Because they are managed passively, they typically have lower fees than actively managed funds. Their passive management means they do not require as much research and analysis from fund managers.

Index funds are easy to invest in as investors can purchase them through a broker or an online investment platform. They also have great returns, as many index funds have performed well and have consistently outperformed actively managed funds over the long term. Lastly, the holdings of index funds are transparent and readily available, allowing investors to know exactly what they are investing in.

The main downside of index funds is that they provide limited potential for an upside. Because they are a safe option as they follow a specific index, they typically do not provide the potential for the high returns individual stocks or actively managed funds can provide.
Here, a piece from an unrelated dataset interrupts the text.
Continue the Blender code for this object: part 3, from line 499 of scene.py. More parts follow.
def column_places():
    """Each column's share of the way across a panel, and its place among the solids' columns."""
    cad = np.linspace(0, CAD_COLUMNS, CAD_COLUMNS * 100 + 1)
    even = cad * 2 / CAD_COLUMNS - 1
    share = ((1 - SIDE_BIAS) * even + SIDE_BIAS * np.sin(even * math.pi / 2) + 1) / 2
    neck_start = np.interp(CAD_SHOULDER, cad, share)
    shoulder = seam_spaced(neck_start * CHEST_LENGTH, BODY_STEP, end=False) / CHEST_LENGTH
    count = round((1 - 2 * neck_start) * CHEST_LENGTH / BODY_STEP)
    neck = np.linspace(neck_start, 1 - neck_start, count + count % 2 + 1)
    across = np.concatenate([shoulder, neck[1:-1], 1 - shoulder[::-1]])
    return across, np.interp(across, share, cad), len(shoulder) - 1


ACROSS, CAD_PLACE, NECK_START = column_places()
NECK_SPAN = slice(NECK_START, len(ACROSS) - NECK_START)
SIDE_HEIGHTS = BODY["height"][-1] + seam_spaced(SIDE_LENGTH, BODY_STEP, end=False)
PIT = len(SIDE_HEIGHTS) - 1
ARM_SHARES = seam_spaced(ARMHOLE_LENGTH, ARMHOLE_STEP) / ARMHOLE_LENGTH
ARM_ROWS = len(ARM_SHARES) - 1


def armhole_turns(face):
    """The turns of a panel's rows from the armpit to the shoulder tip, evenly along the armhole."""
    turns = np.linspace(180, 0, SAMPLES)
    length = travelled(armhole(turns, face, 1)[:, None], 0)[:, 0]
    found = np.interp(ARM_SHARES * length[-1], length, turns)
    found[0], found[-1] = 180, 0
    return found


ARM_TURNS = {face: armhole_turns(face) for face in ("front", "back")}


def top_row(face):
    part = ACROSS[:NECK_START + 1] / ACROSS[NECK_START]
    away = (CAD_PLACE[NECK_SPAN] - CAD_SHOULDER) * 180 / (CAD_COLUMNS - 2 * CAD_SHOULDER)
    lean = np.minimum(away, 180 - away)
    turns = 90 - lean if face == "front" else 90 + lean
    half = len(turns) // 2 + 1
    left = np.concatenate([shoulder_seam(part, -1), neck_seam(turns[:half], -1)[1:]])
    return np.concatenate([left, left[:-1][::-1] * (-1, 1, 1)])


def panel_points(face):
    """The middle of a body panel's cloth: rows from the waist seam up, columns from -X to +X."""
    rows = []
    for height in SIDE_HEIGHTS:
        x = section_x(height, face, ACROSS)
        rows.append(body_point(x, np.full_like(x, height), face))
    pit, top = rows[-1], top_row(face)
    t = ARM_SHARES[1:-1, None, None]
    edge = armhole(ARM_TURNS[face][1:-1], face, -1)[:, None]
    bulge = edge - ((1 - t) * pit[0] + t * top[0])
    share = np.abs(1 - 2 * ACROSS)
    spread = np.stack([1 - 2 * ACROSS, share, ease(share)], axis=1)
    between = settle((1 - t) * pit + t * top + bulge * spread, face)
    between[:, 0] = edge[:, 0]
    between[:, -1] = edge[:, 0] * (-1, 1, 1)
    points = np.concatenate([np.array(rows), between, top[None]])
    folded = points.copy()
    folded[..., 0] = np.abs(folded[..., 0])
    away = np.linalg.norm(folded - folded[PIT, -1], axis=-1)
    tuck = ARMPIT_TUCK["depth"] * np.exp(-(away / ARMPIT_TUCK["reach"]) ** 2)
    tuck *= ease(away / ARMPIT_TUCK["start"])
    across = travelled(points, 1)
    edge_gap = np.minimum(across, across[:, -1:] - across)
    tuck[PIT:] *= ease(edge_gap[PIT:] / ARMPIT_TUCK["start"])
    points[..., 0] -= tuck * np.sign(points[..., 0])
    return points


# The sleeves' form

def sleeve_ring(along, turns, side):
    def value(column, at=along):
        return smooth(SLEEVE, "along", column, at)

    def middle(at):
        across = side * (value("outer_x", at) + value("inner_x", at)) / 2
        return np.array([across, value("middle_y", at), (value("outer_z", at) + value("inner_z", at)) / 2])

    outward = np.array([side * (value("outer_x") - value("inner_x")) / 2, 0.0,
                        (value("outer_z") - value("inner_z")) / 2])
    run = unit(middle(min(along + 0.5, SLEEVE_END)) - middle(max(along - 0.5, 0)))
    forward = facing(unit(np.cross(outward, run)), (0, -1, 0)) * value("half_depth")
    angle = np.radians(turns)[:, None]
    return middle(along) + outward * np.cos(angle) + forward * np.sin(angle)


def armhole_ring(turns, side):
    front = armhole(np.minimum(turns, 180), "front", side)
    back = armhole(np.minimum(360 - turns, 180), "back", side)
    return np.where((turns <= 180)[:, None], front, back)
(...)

Another downside is that investors do not have control over the holdings in the fund. They have no control over the specific stocks or other assets held in an index fund, as they are determined by the index being tracked. Additionally, investors cannot customise the holdings of an index fund to align with their specific investment goals or risk tolerance.
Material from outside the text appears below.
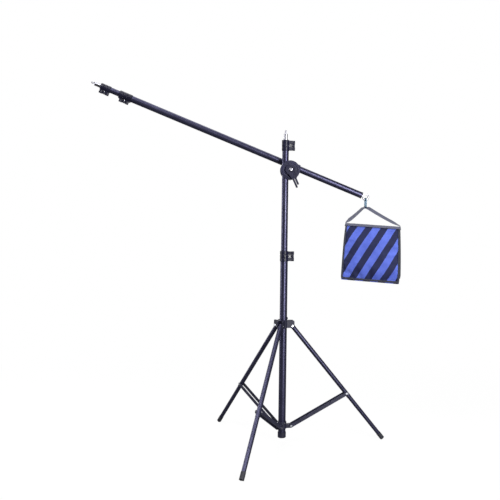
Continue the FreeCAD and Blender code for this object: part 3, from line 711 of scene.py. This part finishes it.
floor_shape = bmesh.new()
bmesh.ops.create_circle(floor_shape, cap_ends=True, segments=96, radius=30)
floor_mesh = bpy.data.meshes.new("floor")
floor_shape.to_mesh(floor_mesh)
floor_shape.free()
floor = bpy.data.objects.new("floor", floor_mesh)
bpy.context.scene.collection.objects.link(floor)
floor_white = new_finish("floor_white", (0.93, 0.93, 0.93), 0.85)
floor_place = node(floor_white, "TexCoord", {}, "Object")
from_stand = node(floor_white, "VectorMath", {0: floor_place}, "Value", operation="LENGTH")
away = spread(floor_white, from_stand, 0.5, 2.4, 0.93, 1.0)
looked_at = node(floor_white, "LightPath", {}, "Is Camera Ray")
shine = spread(floor_white, looked_at, 0, 1, 0.10, 1.0)
glow = node(floor_white, "Emission", {"Color": (1, 1, 1, 1), "Strength": shine})
matt = floor_white.node_tree.nodes["Principled BSDF"].outputs[0]
both = node(floor_white, "MixShader", {0: away, 1: matt, 2: glow})
floor_output = floor_white.node_tree.nodes["Material Output"]
floor_white.node_tree.links.new(both, floor_output.inputs["Surface"])
floor_mesh.materials.append(floor_white)

surround = bpy.data.worlds.new("surround")
surround.use_nodes = True
sky = surround.node_tree.nodes["Background"]
sky.inputs["Color"].default_value = (1, 1, 1, 1)
sky.inputs["Strength"].default_value = 0.09
seen = surround.node_tree.nodes.new("ShaderNodeBackground")
seen.inputs["Color"].default_value = (1, 1, 1, 1)
seen.inputs["Strength"].default_value = 1.0
ray = surround.node_tree.nodes.new("ShaderNodeLightPath")
choice = surround.node_tree.nodes.new("ShaderNodeMixShader")
links = surround.node_tree.links
links.new(ray.outputs["Is Camera Ray"], choice.inputs[0])
links.new(sky.outputs[0], choice.inputs[1])
links.new(seen.outputs[0], choice.inputs[2])
links.new(choice.outputs[0], surround.node_tree.nodes["World Output"].inputs["Surface"])
bpy.context.scene.world = surround
bpy.context.scene.view_settings.view_transform = "Standard"
bpy.context.scene.view_settings.look = "None"


def softbox(name, place, target, width, height, energy):
    light = bpy.data.lights.new(name, "AREA")
    light.shape = "RECTANGLE"
    light.size = width
    light.size_y = height
    light.energy = energy
    lamp = bpy.data.objects.new(name, light)
    bpy.context.scene.collection.objects.link(lamp)
    lamp.location = place
    facing = Vector(target) - Vector(place)
    lamp.rotation_euler = facing.to_track_quat("-Z", "Y").to_euler()
    return lamp


softbox("key_left", (-1.5, -2.3, 3.9), (0.1, 0, 0.9), 1.8, 1.8, 88)
softbox("strip_right", (1.15, -2.75, 1.2), (0.0, 0, 0.9), 0.7, 2.6, 125)
softbox("edge_left", (-3.0, 0.9, 1.4), (0, 0, 0.9), 0.8, 2.6, 60)
softbox("top", (0, 0.5, 3.6), (0, 0, 0), 2.4, 2.4, 45)
softbox("back", (0.8, 3.2, 1.8), (0, 0, 0.9), 2.0, 2.0, 30)

camera_data = bpy.data.cameras.new("camera")
camera_data.lens = 47.77
camera_data.sensor_width = 36
camera_data.shift_x = -0.0891
camera_data.shift_y = -0.0035
camera = bpy.data.objects.new("camera", camera_data)
bpy.context.scene.collection.objects.link(camera)
camera_place = Vector((-0.29924, -2.84704, 0.90887))
looking = Vector((0.119905, 0.992592, -0.019617)).normalized()
level = looking.cross(Vector((0, 0, 1))).normalized()
up = level.cross(looking)
camera_roll = 0.0139
side_way = level * math.cos(camera_roll) + up * math.sin(camera_roll)
up_way = up * math.cos(camera_roll) - level * math.sin(camera_roll)
camera.matrix_world = Matrix.Translation(camera_place) @ Matrix(
    (side_way, up_way, -looking)
).transposed().to_4x4()
bpy.context.scene.camera = camera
Index funds are also susceptible to market volatility. If the sector that the specific index they follow fluctuates or the whole index fluctuates, the index funds that follow their performance will be affected. This means the performance of the index being tracked determines value.

Lastly, some index funds are susceptible to concentration risks. This happens when indexes are heavily concentrated in a particular industry or sector, leading to concentration risk if the performance of that industry or sector declines.
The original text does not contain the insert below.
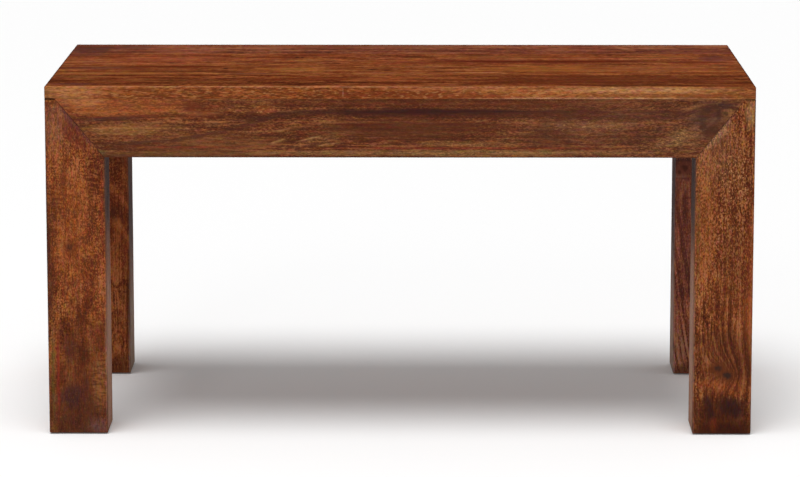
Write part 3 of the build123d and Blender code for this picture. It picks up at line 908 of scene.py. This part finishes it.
legFrontLeftStainsAndPaintedLight = [
    onFront(-437, 400, 26, 50, (142, 92, 66), 0.55),
    onFront(-420, 280, 45, 130, (150, 82, 42), 0.4),
    onFront(-412, 387, 40, 16, (92, 38, 28), 0.7, rise=-0.881),
    onFront(-388, 340, 18, 50, (84, 38, 20), 0.55, curl=1.4),
    onFront(-426.2, 338, 6, 30, (80, 38, 22), 0.5),
    onFront(-412, 50, 80, 160, (84, 44, 26), 0.7, flecks=-0.6),
    onFront(-412, 90, 80, 200, flecks=-0.5, sparks=-0.2),
    onFront(-412, 0, 80, 90, (62, 36, 27), 0.7),
    onFront(-449, 250, 8, 60, (48, 26, 24), 0.9),
    onFront(-447, 190, 10, 70, (62, 34, 26), 0.75),
    onFront(-442, 295, 14, 45, (72, 36, 22), 0.6, curl=1.8),
    onFront(-406.6, 396, 62, 1.8, (66, 38, 34), 0.3, rise=-mitreTilt, even=1.0),
    onFront(-426.2, 419.4, 26, 3, (84, 46, 38), 0.5, rise=-mitreTilt, even=1.0),
    onFront(-396, 381.5, 16, 6, (98, 54, 56), 0.45, rise=-mitreTilt),
    onFront(-417, 406.5, 34, 8, (92, 52, 52), 0.55, rise=-mitreTilt),
    # painted shadow in the gap under the seat at the top of the leg
    onFront(-450, 433.6, 30, 2.2, (26, 6, 3), 0.95, even=1.0),
    # painted shade along the leg's outer front arris
    onFront(-450, 300, 2.6, 300, (58, 40, 36), 0.75, deep=3, even=0.9, ragged=0.4),
    onFront(-379, 290, 3, 80, (124, 46, 34), 0.6),
    onFront(-444, 80, 3.5, 90, (88, 76, 36), 0.6),
    onFront(-437.5, 80, 3, 80, (126, 38, 30), 0.7),
    onFront(-420, 50, 20, 22, (54, 30, 32), 0.8),
    onFront(-404, 62, 6, 40, (66, 34, 30), 0.5),
    onFront(-422.5, 110, 12, 22, (66, 36, 30), 0.7),
    onFront(-384, 66, 14, 45, (134, 86, 50), 0.6, curl=2.0),
    onFront(-386, 12, 20, 14, (116, 78, 72), 0.5),
    # painted shade above and painted bounce light below on the inner side
    *paintedSideShadeAndBounce(-375, -180),
]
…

How Do Index Funds Work, And Are They A Good Investment Option For Beginners?

Since they are passively managed funds, investors pool their money into an investment when they buy shares in an index fund. The fund manager then purchases assets that duplicate the performance of a given index that the index fund is tracking.

Index funds can be a good investment option for beginners just starting to invest in the stock market. The reasons are that they are easy to understand, have low fees,  provide excellent diversification, do not require much research from beginners, and have great long-term performance.

What Is The Difference Between An Index Fund And An Actively-Managed Mutual Fund?

An index fund tracks the performance of a specific stock market index by holding a portfolio of stocks, assets, or commodities that represent the index. On the other hand, an actively-managed mutual fund is managed by a fund manager who actively selects and manages the portfolio of stocks or other assets to outperform the market.

Index funds typically have lower fees than actively-managed mutual funds, as they do not require as much research and analysis from fund managers. Over the long term, many index funds have performed well and have consistently outperformed actively-managed mutual funds. This is because index funds generally have lower fees and are not subject to the fund manager’s performance.

Investors have no control over an index fund’s specific stocks or other assets. In an actively-managed mutual fund, the fund manager controls the specific stocks or other assets held in the fund.

What Are The Fees Associated With Investing In An Index Fund?

Some of the fees include management fees, platform fees if you are using a platform to buy and sell index funds, transaction fees and spread, and the difference between the bid price and the asking price.

Conclusion

Index funds track the performance of a specific index using underlying assets and investment options. They allow investors to diversify their portfolios but don’t give them much control over the underlying assets.